Iyanla Vanzant learned these lessons on her own  While Vanzant was teaching people about relationships, her own marriage was crumbling. And shortly after her daughter died, she was asked to help other women heal on the daytime reality series Starting Over. She recalled her biggest lesson from this period: "That you don't have to be perfect to make a powerful contribution."

She continued: "At your worst point, the quickest way to move through it is to be a contribution as opposed to focusing on your problems. If you focus on your problems and keep giving them attention, they're going to grow. If you ignore them and do something else -- I don't mean act like they're not here -- but do something meaningful, it helps you work through it."

Vanzant also worked through another breakdown publicly. After years of being Oprah Winfrey's relationship guru, the two had a falling out due to a misunderstanding over whether Vanzant was ready to have her own talk show. She felt ready. Oprah disagreed. However the problem did not lie in the difference of opinion but in the lack of communication about it. After an 11-year separation, Oprah and Vanzant reunited.

"She called me to come on and talk about the book and the healing occurred organically," Vanzant recalled. "She and I did not plan to have that conversation on national television. That wasn't the plan. But when I got the call, I knew that it was a healing moment."

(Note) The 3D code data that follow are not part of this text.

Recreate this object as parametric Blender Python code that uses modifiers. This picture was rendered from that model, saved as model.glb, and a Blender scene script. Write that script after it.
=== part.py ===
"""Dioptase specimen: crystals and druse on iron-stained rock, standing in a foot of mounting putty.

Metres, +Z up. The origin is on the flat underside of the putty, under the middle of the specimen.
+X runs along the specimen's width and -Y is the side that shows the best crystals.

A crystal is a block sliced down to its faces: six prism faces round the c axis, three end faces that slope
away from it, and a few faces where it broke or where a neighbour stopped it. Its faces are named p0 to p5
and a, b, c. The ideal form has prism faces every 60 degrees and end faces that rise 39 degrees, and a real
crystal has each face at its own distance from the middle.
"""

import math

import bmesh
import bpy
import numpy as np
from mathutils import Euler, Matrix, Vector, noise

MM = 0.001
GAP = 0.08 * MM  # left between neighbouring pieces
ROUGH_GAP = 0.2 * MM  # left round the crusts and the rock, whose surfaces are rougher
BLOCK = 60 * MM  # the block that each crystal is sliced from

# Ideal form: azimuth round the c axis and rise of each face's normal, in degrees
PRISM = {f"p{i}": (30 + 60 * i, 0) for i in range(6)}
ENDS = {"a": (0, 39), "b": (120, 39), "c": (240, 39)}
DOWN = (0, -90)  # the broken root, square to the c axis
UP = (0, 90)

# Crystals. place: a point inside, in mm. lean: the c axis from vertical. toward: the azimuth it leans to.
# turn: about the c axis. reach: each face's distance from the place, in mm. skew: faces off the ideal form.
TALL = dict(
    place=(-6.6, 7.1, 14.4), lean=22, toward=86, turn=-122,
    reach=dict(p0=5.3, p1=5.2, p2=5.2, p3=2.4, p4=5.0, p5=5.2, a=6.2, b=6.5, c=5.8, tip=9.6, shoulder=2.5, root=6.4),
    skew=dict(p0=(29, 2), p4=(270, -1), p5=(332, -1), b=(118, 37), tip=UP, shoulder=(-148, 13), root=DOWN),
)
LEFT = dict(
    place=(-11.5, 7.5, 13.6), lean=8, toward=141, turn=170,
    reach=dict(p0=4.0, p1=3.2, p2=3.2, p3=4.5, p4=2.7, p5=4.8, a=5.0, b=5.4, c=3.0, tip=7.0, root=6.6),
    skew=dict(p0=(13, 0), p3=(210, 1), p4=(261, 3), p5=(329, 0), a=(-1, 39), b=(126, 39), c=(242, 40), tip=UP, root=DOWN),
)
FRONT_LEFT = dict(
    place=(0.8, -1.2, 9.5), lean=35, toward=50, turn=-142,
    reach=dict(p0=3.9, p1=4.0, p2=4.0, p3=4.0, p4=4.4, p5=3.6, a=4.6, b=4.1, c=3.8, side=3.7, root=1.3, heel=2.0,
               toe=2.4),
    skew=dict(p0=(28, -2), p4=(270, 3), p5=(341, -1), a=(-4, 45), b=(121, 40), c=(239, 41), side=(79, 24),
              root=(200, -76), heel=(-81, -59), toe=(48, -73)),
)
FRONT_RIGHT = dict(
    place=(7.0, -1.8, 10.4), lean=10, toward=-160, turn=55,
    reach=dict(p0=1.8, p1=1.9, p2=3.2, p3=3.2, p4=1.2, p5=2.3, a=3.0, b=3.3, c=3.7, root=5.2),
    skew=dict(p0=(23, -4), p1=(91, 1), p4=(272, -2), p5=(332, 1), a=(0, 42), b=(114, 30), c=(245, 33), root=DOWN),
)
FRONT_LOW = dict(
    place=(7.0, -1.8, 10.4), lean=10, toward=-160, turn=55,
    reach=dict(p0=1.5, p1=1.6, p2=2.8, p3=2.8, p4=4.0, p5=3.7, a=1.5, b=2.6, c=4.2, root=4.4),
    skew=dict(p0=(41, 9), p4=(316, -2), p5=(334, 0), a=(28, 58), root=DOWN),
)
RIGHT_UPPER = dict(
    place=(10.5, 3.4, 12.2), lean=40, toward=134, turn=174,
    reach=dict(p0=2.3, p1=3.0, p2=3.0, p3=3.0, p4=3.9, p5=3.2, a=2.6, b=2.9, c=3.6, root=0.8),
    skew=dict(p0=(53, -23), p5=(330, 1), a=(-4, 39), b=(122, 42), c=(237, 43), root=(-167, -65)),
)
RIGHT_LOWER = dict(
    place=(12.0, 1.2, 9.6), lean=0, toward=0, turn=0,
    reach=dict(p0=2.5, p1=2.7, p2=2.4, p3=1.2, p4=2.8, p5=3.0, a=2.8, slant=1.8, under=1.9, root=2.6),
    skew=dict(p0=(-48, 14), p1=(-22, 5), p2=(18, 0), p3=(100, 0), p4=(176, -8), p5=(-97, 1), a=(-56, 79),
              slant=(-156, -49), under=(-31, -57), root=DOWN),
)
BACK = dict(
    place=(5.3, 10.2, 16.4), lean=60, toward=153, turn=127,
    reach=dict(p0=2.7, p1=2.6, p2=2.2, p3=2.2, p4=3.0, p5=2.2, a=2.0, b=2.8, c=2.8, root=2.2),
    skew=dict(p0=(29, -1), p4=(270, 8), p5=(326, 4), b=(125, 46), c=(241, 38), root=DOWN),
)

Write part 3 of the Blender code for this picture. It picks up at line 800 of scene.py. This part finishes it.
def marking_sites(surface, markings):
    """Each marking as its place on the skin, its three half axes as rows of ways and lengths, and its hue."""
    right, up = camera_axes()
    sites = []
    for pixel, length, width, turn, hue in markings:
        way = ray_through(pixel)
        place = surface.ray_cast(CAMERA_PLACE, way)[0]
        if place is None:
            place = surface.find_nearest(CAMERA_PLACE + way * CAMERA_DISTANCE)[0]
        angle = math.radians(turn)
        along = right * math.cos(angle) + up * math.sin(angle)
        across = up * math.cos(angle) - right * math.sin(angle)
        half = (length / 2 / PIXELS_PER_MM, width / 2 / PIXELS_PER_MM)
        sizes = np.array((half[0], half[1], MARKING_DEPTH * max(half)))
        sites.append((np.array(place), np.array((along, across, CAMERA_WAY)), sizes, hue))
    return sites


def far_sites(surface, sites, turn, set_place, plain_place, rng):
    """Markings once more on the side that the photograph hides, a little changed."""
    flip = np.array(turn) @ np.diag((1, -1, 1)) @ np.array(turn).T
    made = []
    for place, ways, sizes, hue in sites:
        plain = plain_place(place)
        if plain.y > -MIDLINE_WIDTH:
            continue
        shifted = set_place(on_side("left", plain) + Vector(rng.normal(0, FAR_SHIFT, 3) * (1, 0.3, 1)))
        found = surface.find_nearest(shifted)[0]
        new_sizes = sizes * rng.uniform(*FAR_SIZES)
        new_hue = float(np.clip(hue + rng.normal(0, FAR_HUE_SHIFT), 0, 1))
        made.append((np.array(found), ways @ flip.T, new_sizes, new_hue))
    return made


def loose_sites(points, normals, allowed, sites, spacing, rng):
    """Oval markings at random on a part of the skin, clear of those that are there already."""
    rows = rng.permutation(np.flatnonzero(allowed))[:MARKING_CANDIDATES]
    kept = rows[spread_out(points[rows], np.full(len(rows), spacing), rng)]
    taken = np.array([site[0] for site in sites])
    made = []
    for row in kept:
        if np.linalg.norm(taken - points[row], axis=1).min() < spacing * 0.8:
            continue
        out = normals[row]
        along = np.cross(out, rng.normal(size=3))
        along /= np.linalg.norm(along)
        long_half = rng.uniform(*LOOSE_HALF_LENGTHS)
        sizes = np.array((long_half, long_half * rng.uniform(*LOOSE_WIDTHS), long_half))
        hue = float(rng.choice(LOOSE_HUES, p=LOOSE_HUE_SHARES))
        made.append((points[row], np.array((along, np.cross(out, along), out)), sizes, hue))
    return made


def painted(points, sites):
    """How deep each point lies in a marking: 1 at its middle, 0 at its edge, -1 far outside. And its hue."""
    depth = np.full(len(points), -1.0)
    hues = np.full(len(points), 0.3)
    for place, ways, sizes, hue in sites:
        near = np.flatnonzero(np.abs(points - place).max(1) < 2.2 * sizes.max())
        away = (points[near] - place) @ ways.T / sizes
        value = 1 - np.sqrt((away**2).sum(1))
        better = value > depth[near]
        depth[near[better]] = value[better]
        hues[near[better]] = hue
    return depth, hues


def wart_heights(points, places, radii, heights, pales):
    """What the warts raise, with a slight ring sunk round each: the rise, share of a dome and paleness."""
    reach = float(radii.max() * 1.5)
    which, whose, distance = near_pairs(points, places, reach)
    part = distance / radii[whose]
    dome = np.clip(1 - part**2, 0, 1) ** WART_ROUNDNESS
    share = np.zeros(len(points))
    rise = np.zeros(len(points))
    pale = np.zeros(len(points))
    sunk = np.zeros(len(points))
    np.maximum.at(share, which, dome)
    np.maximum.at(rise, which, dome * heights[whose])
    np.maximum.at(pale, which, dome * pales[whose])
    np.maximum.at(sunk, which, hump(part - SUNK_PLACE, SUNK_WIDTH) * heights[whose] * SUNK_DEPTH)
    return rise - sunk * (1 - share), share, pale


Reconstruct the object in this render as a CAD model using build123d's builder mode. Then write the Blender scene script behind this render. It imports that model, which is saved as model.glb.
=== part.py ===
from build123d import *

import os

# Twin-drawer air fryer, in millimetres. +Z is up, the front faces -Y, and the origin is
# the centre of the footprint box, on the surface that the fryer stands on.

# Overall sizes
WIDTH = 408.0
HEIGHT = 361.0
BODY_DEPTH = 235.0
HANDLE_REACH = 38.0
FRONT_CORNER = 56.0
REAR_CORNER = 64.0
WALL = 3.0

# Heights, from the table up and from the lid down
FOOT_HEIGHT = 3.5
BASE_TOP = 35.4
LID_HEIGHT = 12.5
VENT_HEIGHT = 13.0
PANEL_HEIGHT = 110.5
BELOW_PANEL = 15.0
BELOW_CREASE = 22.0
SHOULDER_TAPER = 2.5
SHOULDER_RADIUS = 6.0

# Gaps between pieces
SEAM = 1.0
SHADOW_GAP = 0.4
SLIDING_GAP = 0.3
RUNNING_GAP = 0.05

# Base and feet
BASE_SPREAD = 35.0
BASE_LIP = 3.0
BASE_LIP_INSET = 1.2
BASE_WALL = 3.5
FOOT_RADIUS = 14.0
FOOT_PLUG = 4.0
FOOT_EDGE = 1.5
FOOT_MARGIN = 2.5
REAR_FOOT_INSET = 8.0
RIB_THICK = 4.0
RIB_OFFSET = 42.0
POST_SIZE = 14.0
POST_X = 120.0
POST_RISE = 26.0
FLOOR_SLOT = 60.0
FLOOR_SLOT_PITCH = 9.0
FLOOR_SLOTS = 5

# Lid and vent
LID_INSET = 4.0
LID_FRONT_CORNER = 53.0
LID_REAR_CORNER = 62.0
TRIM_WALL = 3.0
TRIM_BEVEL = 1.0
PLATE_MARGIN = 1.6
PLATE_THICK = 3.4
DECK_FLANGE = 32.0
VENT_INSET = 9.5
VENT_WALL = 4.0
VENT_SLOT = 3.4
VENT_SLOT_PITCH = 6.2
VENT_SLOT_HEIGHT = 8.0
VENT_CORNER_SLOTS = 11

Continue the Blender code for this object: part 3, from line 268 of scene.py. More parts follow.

But she didn't understand how widespread the mending would be. "I didn't know we were healing the world and being a demonstration to the world about how to have a conversation to heal a breakdown in a relationship, because that's what it was. It wasn't about me and Oprah. It was about two people who care about and respect each other universally, who love each other, being willing to have the hard conversation to heal a break down. I'm glad we did it, and it was good because look at the results."